* _Task requirements_
Copy every line, leaving nothing out and adding nothing.

* _Data supplied_
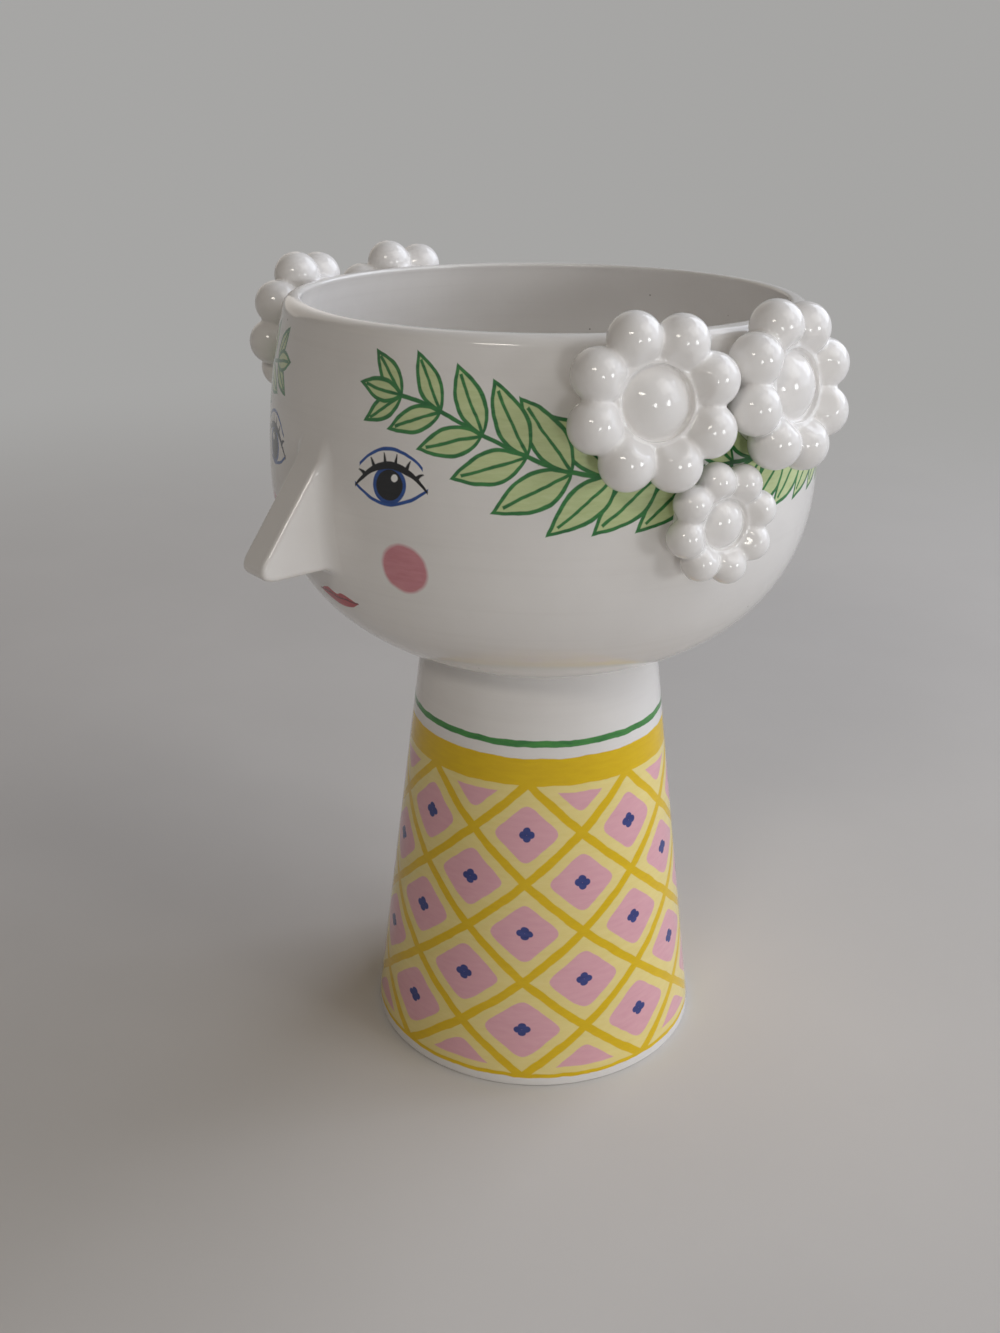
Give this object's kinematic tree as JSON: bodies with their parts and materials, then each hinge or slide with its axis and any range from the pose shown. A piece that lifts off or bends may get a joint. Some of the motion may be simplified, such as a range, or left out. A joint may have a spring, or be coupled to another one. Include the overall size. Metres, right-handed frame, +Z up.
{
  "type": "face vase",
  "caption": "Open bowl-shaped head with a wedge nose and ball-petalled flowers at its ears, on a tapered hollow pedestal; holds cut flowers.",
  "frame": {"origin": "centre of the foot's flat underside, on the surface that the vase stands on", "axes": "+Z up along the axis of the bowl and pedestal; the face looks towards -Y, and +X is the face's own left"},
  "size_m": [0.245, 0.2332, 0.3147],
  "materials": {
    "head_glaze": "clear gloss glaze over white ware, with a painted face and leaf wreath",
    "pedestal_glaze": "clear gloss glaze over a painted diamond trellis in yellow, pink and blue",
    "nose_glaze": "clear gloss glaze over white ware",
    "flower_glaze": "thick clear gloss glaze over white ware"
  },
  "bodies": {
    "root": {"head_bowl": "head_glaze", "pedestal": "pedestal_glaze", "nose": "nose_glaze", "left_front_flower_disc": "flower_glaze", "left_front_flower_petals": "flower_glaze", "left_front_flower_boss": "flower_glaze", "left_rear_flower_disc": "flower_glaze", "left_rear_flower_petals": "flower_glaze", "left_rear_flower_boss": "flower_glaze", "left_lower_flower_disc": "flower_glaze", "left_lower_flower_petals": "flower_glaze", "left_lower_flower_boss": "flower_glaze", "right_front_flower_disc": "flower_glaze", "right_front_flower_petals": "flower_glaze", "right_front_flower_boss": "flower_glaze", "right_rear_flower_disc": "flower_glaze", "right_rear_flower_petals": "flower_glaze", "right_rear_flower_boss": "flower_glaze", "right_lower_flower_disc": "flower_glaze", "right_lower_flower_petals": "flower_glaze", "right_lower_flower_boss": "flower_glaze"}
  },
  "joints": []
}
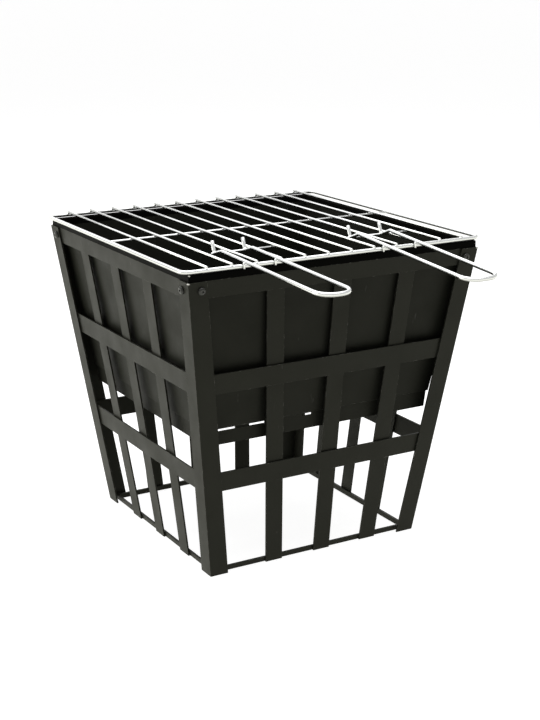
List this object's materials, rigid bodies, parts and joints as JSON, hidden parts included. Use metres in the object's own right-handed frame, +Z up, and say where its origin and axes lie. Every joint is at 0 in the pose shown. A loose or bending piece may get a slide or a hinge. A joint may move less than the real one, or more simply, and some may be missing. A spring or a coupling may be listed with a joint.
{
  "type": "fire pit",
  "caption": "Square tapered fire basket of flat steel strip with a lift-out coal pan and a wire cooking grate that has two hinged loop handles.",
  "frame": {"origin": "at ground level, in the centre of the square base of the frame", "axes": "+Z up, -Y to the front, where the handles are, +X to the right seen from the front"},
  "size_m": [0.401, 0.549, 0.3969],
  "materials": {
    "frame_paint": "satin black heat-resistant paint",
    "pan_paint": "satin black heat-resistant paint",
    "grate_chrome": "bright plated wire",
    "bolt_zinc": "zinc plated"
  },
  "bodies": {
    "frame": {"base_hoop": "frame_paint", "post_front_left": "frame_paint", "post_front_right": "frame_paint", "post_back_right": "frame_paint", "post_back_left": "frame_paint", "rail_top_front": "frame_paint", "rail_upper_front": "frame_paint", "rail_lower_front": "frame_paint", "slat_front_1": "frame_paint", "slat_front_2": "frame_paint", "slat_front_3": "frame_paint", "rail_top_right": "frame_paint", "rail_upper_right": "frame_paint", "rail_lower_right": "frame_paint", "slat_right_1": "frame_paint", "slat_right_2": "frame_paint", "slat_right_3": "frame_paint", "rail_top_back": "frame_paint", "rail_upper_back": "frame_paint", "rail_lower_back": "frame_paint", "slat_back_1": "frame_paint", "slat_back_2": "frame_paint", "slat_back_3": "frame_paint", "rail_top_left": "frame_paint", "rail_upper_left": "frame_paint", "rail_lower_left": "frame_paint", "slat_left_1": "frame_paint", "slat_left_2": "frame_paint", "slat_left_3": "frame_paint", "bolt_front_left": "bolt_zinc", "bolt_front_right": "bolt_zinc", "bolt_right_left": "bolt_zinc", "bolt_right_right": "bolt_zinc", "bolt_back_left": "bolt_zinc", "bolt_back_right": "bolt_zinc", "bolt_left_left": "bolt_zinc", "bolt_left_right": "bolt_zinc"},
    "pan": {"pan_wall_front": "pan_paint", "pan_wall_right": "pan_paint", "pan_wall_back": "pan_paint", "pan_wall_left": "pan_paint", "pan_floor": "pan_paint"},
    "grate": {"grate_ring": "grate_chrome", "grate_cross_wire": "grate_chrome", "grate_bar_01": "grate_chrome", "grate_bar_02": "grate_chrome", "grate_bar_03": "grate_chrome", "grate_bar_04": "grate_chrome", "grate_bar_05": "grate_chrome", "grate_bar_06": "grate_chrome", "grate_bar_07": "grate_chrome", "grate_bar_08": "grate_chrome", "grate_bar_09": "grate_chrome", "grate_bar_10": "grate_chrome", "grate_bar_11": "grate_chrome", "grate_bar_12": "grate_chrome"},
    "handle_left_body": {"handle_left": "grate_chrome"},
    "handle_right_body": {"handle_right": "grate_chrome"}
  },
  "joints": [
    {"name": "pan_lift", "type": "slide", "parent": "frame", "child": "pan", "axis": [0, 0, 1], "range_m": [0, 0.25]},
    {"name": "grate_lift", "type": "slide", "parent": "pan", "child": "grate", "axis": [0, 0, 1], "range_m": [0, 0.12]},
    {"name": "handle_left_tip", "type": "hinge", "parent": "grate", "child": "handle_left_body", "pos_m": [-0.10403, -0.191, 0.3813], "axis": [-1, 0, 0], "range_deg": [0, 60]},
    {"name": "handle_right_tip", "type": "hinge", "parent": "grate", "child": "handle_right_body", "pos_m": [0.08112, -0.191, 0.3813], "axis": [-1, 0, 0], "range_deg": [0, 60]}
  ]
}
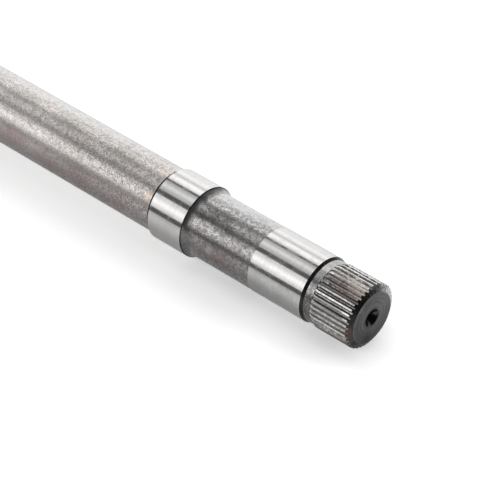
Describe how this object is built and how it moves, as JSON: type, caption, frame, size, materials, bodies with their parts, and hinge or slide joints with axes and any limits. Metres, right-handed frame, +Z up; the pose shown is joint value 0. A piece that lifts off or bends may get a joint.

* _Task output_
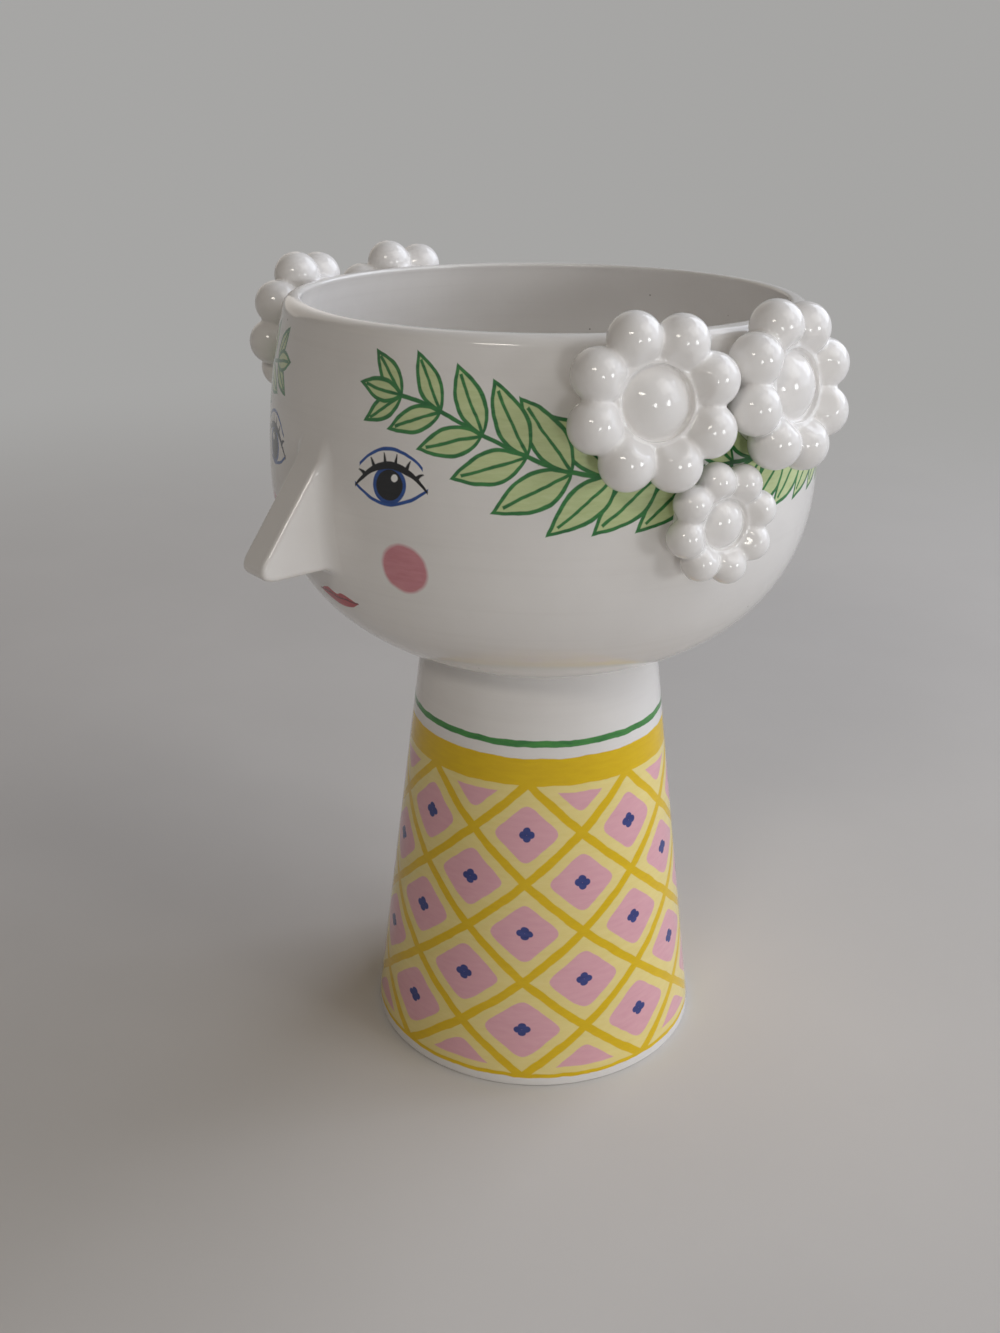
Give this object's kinematic tree as JSON: bodies with their parts and materials, then each hinge or slide with its axis and any range from the pose shown. A piece that lifts off or bends may get a joint. Some of the motion may be simplified, such as a range, or left out. A joint may have a spring, or be coupled to another one. Include the overall size. Metres, right-handed frame, +Z up.
{
  "type": "face vase",
  "caption": "Open bowl-shaped head with a wedge nose and ball-petalled flowers at its ears, on a tapered hollow pedestal; holds cut flowers.",
  "frame": {"origin": "centre of the foot's flat underside, on the surface that the vase stands on", "axes": "+Z up along the axis of the bowl and pedestal; the face looks towards -Y, and +X is the face's own left"},
  "size_m": [0.245, 0.2332, 0.3147],
  "materials": {
    "head_glaze": "clear gloss glaze over white ware, with a painted face and leaf wreath",
    "pedestal_glaze": "clear gloss glaze over a painted diamond trellis in yellow, pink and blue",
    "nose_glaze": "clear gloss glaze over white ware",
    "flower_glaze": "thick clear gloss glaze over white ware"
  },
  "bodies": {
    "root": {"head_bowl": "head_glaze", "pedestal": "pedestal_glaze", "nose": "nose_glaze", "left_front_flower_disc": "flower_glaze", "left_front_flower_petals": "flower_glaze", "left_front_flower_boss": "flower_glaze", "left_rear_flower_disc": "flower_glaze", "left_rear_flower_petals": "flower_glaze", "left_rear_flower_boss": "flower_glaze", "left_lower_flower_disc": "flower_glaze", "left_lower_flower_petals": "flower_glaze", "left_lower_flower_boss": "flower_glaze", "right_front_flower_disc": "flower_glaze", "right_front_flower_petals": "flower_glaze", "right_front_flower_boss": "flower_glaze", "right_rear_flower_disc": "flower_glaze", "right_rear_flower_petals": "flower_glaze", "right_rear_flower_boss": "flower_glaze", "right_lower_flower_disc": "flower_glaze", "right_lower_flower_petals": "flower_glaze", "right_lower_flower_boss": "flower_glaze"}
  },
  "joints": []
}
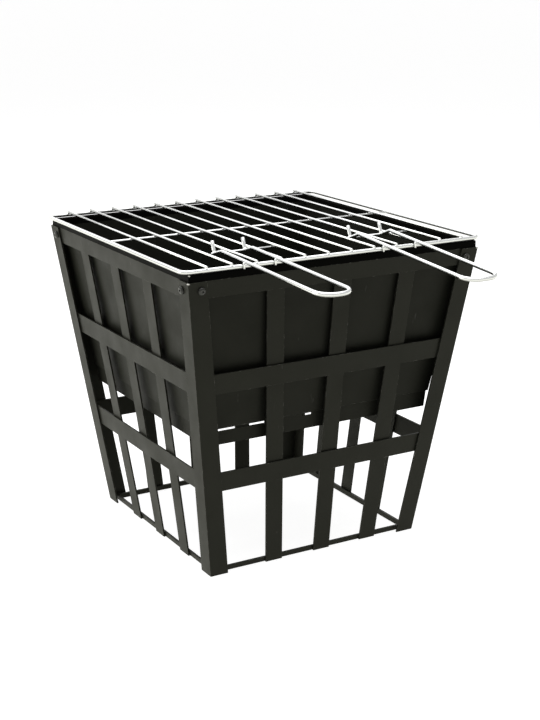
List this object's materials, rigid bodies, parts and joints as JSON, hidden parts included. Use metres in the object's own right-handed frame, +Z up, and say where its origin and axes lie. Every joint is at 0 in the pose shown. A loose or bending piece may get a slide or a hinge. A joint may move less than the real one, or more simply, and some may be missing. A spring or a coupling may be listed with a joint.
{
  "type": "fire pit",
  "caption": "Square tapered fire basket of flat steel strip with a lift-out coal pan and a wire cooking grate that has two hinged loop handles.",
  "frame": {"origin": "at ground level, in the centre of the square base of the frame", "axes": "+Z up, -Y to the front, where the handles are, +X to the right seen from the front"},
  "size_m": [0.401, 0.549, 0.3969],
  "materials": {
    "frame_paint": "satin black heat-resistant paint",
    "pan_paint": "satin black heat-resistant paint",
    "grate_chrome": "bright plated wire",
    "bolt_zinc": "zinc plated"
  },
  "bodies": {
    "frame": {"base_hoop": "frame_paint", "post_front_left": "frame_paint", "post_front_right": "frame_paint", "post_back_right": "frame_paint", "post_back_left": "frame_paint", "rail_top_front": "frame_paint", "rail_upper_front": "frame_paint", "rail_lower_front": "frame_paint", "slat_front_1": "frame_paint", "slat_front_2": "frame_paint", "slat_front_3": "frame_paint", "rail_top_right": "frame_paint", "rail_upper_right": "frame_paint", "rail_lower_right": "frame_paint", "slat_right_1": "frame_paint", "slat_right_2": "frame_paint", "slat_right_3": "frame_paint", "rail_top_back": "frame_paint", "rail_upper_back": "frame_paint", "rail_lower_back": "frame_paint", "slat_back_1": "frame_paint", "slat_back_2": "frame_paint", "slat_back_3": "frame_paint", "rail_top_left": "frame_paint", "rail_upper_left": "frame_paint", "rail_lower_left": "frame_paint", "slat_left_1": "frame_paint", "slat_left_2": "frame_paint", "slat_left_3": "frame_paint", "bolt_front_left": "bolt_zinc", "bolt_front_right": "bolt_zinc", "bolt_right_left": "bolt_zinc", "bolt_right_right": "bolt_zinc", "bolt_back_left": "bolt_zinc", "bolt_back_right": "bolt_zinc", "bolt_left_left": "bolt_zinc", "bolt_left_right": "bolt_zinc"},
    "pan": {"pan_wall_front": "pan_paint", "pan_wall_right": "pan_paint", "pan_wall_back": "pan_paint", "pan_wall_left": "pan_paint", "pan_floor": "pan_paint"},
    "grate": {"grate_ring": "grate_chrome", "grate_cross_wire": "grate_chrome", "grate_bar_01": "grate_chrome", "grate_bar_02": "grate_chrome", "grate_bar_03": "grate_chrome", "grate_bar_04": "grate_chrome", "grate_bar_05": "grate_chrome", "grate_bar_06": "grate_chrome", "grate_bar_07": "grate_chrome", "grate_bar_08": "grate_chrome", "grate_bar_09": "grate_chrome", "grate_bar_10": "grate_chrome", "grate_bar_11": "grate_chrome", "grate_bar_12": "grate_chrome"},
    "handle_left_body": {"handle_left": "grate_chrome"},
    "handle_right_body": {"handle_right": "grate_chrome"}
  },
  "joints": [
    {"name": "pan_lift", "type": "slide", "parent": "frame", "child": "pan", "axis": [0, 0, 1], "range_m": [0, 0.25]},
    {"name": "grate_lift", "type": "slide", "parent": "pan", "child": "grate", "axis": [0, 0, 1], "range_m": [0, 0.12]},
    {"name": "handle_left_tip", "type": "hinge", "parent": "grate", "child": "handle_left_body", "pos_m": [-0.10403, -0.191, 0.3813], "axis": [-1, 0, 0], "range_deg": [0, 60]},
    {"name": "handle_right_tip", "type": "hinge", "parent": "grate", "child": "handle_right_body", "pos_m": [0.08112, -0.191, 0.3813], "axis": [-1, 0, 0], "range_deg": [0, 60]}
  ]
}
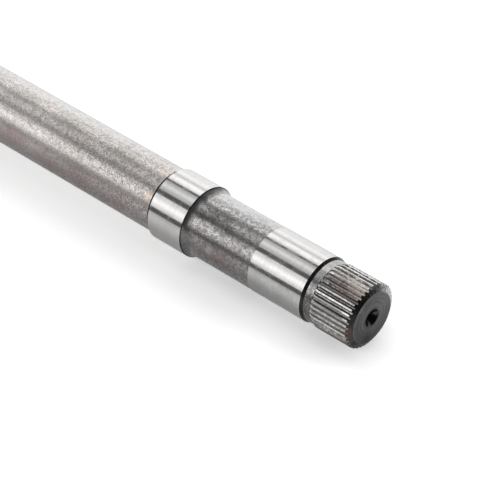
Describe how this object is built and how it moves, as JSON: type, caption, frame, size, materials, bodies with their parts, and hinge or slide joints with axes and any limits. Metres, right-handed frame, +Z up; the pose shown is joint value 0. A piece that lifts off or bends may get a joint.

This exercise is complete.